Intervista a David De La Cruz, tra i fondatori di Progetto Piave e del collettivo The Docks
di Tommy Totaro
Trasformare un vecchio spazio abbandonato in un centro d’arte di respiro internazionale. È ciò che è avvenuto nel nostro quartiere, all’interno della stazione Circumflegrea, grazie a Progetto Piave e al collettivo The Docks.
Ne abbiamo parlato con David De La Cruz, street artist e fotografo freelance spagnolo, tra i promotori dell’iniziativa.
David, cos’è e quando è nato The Docks?
Il progetto è nato all’inizio del 2020, un po’ anche come conseguenza del caos mondiale, che ci ha travolti ultimamente. L’intento era quello di creare un punto di riferimento dedicato alla fotografia contemporanea e alle arti visive.

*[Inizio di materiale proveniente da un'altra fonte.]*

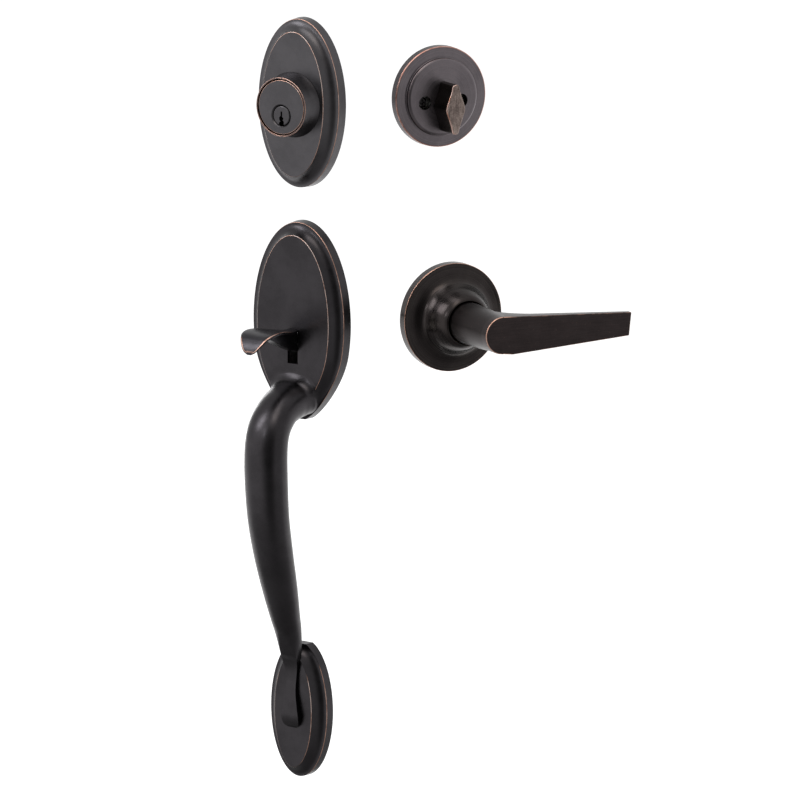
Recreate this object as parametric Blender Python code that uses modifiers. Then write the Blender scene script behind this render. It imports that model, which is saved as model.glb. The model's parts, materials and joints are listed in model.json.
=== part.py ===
"""Entry door handleset in oil-rubbed bronze: deadbolt cylinder, thumb-latch handle, thumbturn and lever.

Units are metres. The world has +Z up, and the outside handle's door face is the plane Y = 0, facing -Y.
Each of the four assemblies is modelled in its own door frame, held by an empty: X to the right, Y up and
Z straight out of the door, with the origin where the bore's axis meets the door's face.
"""

import math

import bmesh
import bpy
from mathutils import Matrix, Vector

# Clearances
GAP = 0.0003                    # between two pieces that touch
SLACK = 0.0006                  # round a screw in its hole
PAST = 0.001                    # how far a cutter runs past what it cuts

# Where the assemblies stand
BORE_SPACING = 0.1397           # deadbolt bore above latch bore
INSIDE_TURN = math.radians(60.5)
THUMBTURN_X = 0.0533
THUMBTURN_Y = 0.0699
LEVER_X = 0.0662
LEVER_Y = 0.0652

# Oval plates, all with the same rim and cove
RIM_DRAFT = 0.0006
RIM_ROUND = 0.0004
COVE_WIDTH = 0.0075
COVE_SWEEP = math.radians(74.0)
PLATE_WALL = 0.0024
BOLT_PLATE_HALF_WIDTH = 0.0310
BOLT_PLATE_HALF_HEIGHT = 0.0538
BOLT_PLATE_RIM = 0.0074
BOLT_PLATE_HEIGHT = 0.0138
HANDLE_PLATE_HALF_WIDTH = 0.0351
HANDLE_PLATE_HALF_HEIGHT = 0.0640
HANDLE_PLATE_RIM = 0.0073
HANDLE_PLATE_HEIGHT = 0.0137
LOWER_PLATE_HALF_WIDTH = 0.0223
LOWER_PLATE_HALF_HEIGHT = 0.0450
LOWER_PLATE_RIM = 0.0065
LOWER_PLATE_HEIGHT = 0.0132
CHIN_CUT = 0.0020               # what the square chins lose of each oval's tip
LOWER_CHIN_CUT = 0.0040

# Grip
LOWER_DROP = 0.2530             # latch bore down to the lower plate's centre
NECK_DROP = 0.0482              # latch bore down to the root of the grip
GRIP_REACH = 0.0432             # door to the grip's centre line, at its furthest
GRIP_HALF_WIDTH = 0.0142
GRIP_HALF_DEPTH = 0.0120
TEARDROP_HALF_WIDTH = 0.0060
TEARDROP_HALF_DEPTH = 0.0054
SECTION_POWER = 2.2             # 2 is an ellipse, more is squarer

# Thumbpiece and what it works
PIVOT_DROP = 0.0110
PIVOT_OUT = 0.0055
PIVOT_RADIUS = 0.0020
PIVOT_BOSS_RADIUS = 0.0038
PIVOT_HALF_LENGTH = 0.0155
SLOT_HALF_WIDTH = 0.0039
SLOT_TOP = 0.0050
SLOT_BOTTOM = 0.0255
PAD_LENGTH = 0.0477
PAD_HALF_WIDTH = 0.0125
PAD_THICKNESS = 0.0030
PAD_DISH = 0.0009
PAD_TOP_DROP = 0.0024            # bore's axis to the highest part of the pad
PAD_DROOP = 0.0084              # how far the tip hangs below that
BRACKET_HALF_WIDTH = 0.0240
BRACKET_TOP = 0.336 * HANDLE_PLATE_HALF_HEIGHT
BRACKET_BOTTOM = 0.586 * HANDLE_PLATE_HALF_HEIGHT
BRACKET_BACK = 0.0011
BRACKET_SHEET = 0.0016
EAR_OUT = 0.0130
EAR_HEIGHT = 0.0066
WINDOW_HALF_WIDTH = 0.0118
WINDOW_TOP = 0.0070
WINDOW_BOTTOM = 0.0165
POST_SPACING = 0.0380
POST_RADIUS = 0.0042
POST_HOLE_RADIUS = 0.0017
POST_HOLE_DEPTH = 0.0060
BOSS_RADIUS = 0.0032
BOSS_RISE = 0.265 * HANDLE_PLATE_HALF_HEIGHT
BOSS_FALL = 0.523 * HANDLE_PLATE_HALF_HEIGHT
SMALL_SCREW_RADIUS = 0.0013
SMALL_HEAD_RADIUS = 0.0027
SMALL_HEAD_HEIGHT = 0.0016
CAM_HUB_RADIUS = 0.0058
CAM_JOURNAL_RADIUS = 0.0050
CAM_DEPTH = 0.0048
CAM_ARM = 0.0074
CAM_PIN_RADIUS = 0.0012
CAM_PIN_LENGTH = 0.0090
CAM_RING_WIDTH = 0.0016
LIFT_ARM_WIDTH = 0.0030
LIFT_ARM_REACH = 0.0180
LIFT_ARM_RISE = 0.0080
LIFT_ARM_HALF_THICKNESS = 0.0015
LIFT_HUB_RADIUS = 0.0034
LATCH_SPINDLE_SIDE = 0.0050
LATCH_SPINDLE_END = -0.0440
THUMB_SPRING_RADIUS = 0.0034
THUMB_SPRING_WIRE = 0.0005
THUMB_SPRING_TURNS = 4
LOWER_STUD_RADIUS = 0.0030
LOWER_STUD_END = -0.0200
LOWER_STUD_FALL = 0.0180
STUD_BOSS_WALL = 0.0022
STUD_SHORT = 0.0010             # the boss stops this short of the door, and its hole this short of the plate
BOSS_ROOT = 0.0008              # how far a boss runs into the plate that it stands on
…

Che obiettivi si prefigge?
Principalmente, quello di fomentare l’arte buona, senza farci condizionare dai trend del momento. L’arte usa un linguaggio, che per noi è importante trasmettere. Per questo, tendiamo a selezionare una tipologia di artisti, anche emergenti, di un certo livello e in linea col nostro pensiero.
Il nome di The Docks viene spesso accostato a Progetto Piave, spazio culturale ospitato all’interno della stazione omonima della Circumflegrea, qui a Soccavo. Ci spieghi il motivo?
L’accostamento c’è stato sin dall’inizio, visto che io sono tra i fondatori sia di Progetto Piave, che di The Docks. C’è anche da dire che, per i lavori e gli artisti che seguiamo, il posto è perfetto, per la sua immagine underground e di centro culturale europeo. Ogni grande città mondiale ha i suoi spazi semi-industriali o medio-civili, che ospitano cose pazzesche. È così, che una stazione antica viene trasformata in galleria d’arte o un vecchio capannone in un hub creativo. Piave, lo spazio che gestisco, è un posto che mantiene tutti questi canoni legati alla cultura internazionale. Perché non è detto che per fare cultura, sia necessario avere una galleria d’arte “tradizionale” o un museo.
Come hanno risposto i residenti al vostro “insediamento”?
Direi, positivamente. Nessuno, finora, si è mai lamentato. Anzi, credo siano contenti, anche perché prima del nostro arrivo quel posto era una discarica.
Prevedete a breve qualche iniziativa in zona per sensibilizzare i cittadini all’Arte?
Di eventi, ci piacerebbe crearne tanti. Con l’associazione stiamo già costruendo i contenuti per la nuova agenda. Per quanto riguarda me, in particolare, non parlerei di sensibilizzazione: credo, che il popolo napoletano non ne abbia bisogno. Lo trovo già predisposto. Più che altro, mi piacerebbe “offrire” sia agli abitanti del quartiere, che di tutta Napoli, il nostro spazio: un concept pensato per regalare alle persone voglia di vivere, fare due chiacchiere e, naturalmente, apprezzare l’arte.
A cosa sta lavorando attualmente il collettivo?
Al secondo e al terzo numero della nostra fanzine, che si propone di mappare i quartieri partenopei attraverso artisti, non necessariamente napoletani.
Nei tuoi scatti c’è anche qualche angolo di Soccavo o qualche personaggio del luogo?
Sì, ho tanti amici a Soccavo, quasi tutti di via Epomeo e molti di loro li ho già ritratti.
Tu sei spagnolo e la tua Arte è conosciuta in tutto il mondo. Cosa ti ha spinto a trasferirti proprio a Napoli?
Tutto ha avuto inizio circa 10 anni fa quando, nel mio Paese, mentre studiavo all’Accademia conobbi Laura, una ragazza napoletana, che ora è mia moglie e con la quale ho due figli. Per tre anni abbiamo vissuto assieme a Barcellona, poi, lei decise di tornare a Napoli. Dopo un anno di viaggi, Italia-Spagna e viceversa, provai a trasferirmi in questa città, che mi ha sempre accolto bene: una metropoli molto bella, ma anche complicata. E qui sono rimasto!